=== TASK TO CARRY OUT ===
Count lines with the string "bodies" in them. State the number alone.
— BEGIN RECORDS SUPPLIED —
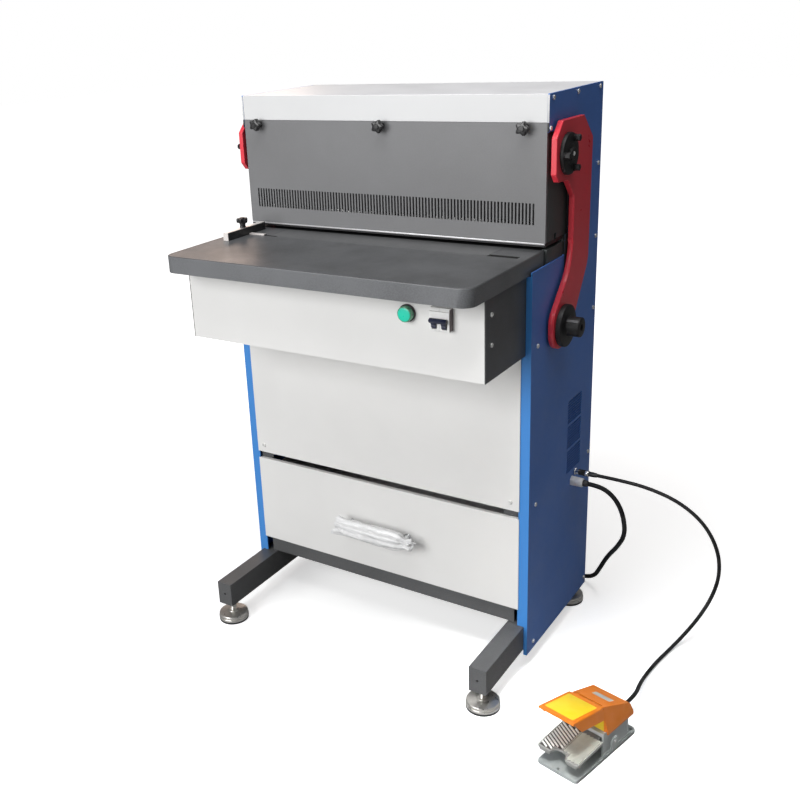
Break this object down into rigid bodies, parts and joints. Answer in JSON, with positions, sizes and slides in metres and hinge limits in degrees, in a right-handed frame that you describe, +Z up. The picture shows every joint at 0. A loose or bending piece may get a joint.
— END RECORDS SUPPLIED —
— BEGIN RECORDS SUPPLIED —
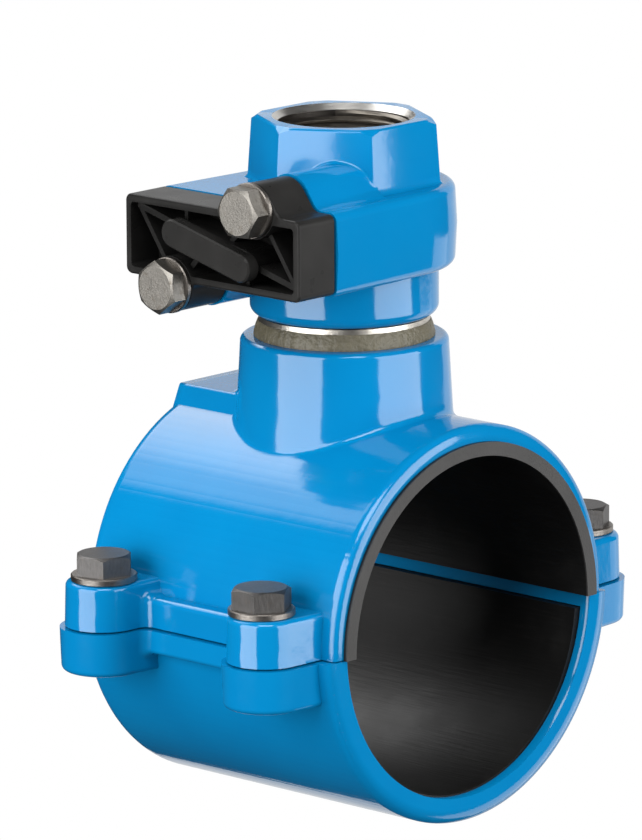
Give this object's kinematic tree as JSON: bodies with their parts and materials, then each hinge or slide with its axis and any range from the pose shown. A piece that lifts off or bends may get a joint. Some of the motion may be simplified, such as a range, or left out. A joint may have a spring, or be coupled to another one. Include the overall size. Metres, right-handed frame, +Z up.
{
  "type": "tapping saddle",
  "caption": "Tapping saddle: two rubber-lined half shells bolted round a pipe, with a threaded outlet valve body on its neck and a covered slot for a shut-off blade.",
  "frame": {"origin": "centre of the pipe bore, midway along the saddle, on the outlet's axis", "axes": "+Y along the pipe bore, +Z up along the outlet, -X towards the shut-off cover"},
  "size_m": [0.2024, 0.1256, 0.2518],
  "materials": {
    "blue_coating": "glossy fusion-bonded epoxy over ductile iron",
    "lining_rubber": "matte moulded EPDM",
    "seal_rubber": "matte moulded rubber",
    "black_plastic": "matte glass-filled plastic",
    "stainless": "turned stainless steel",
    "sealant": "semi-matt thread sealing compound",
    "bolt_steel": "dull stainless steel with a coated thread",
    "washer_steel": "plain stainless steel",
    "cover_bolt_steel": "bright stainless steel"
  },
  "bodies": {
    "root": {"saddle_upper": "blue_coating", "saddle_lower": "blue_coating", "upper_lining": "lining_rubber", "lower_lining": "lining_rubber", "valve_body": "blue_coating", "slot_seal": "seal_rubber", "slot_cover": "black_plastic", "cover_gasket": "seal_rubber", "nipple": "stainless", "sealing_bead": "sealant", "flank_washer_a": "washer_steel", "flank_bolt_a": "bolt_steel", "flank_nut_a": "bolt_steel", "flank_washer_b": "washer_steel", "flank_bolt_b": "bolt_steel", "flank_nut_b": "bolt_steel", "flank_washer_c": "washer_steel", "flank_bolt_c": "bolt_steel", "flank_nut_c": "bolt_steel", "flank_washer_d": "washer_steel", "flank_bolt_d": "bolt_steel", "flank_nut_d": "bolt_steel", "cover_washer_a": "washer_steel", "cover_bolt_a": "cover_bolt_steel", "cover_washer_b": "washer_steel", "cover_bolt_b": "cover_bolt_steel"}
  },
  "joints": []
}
— END RECORDS SUPPLIED —
=== RESULT OF THE EXERCISE ===
3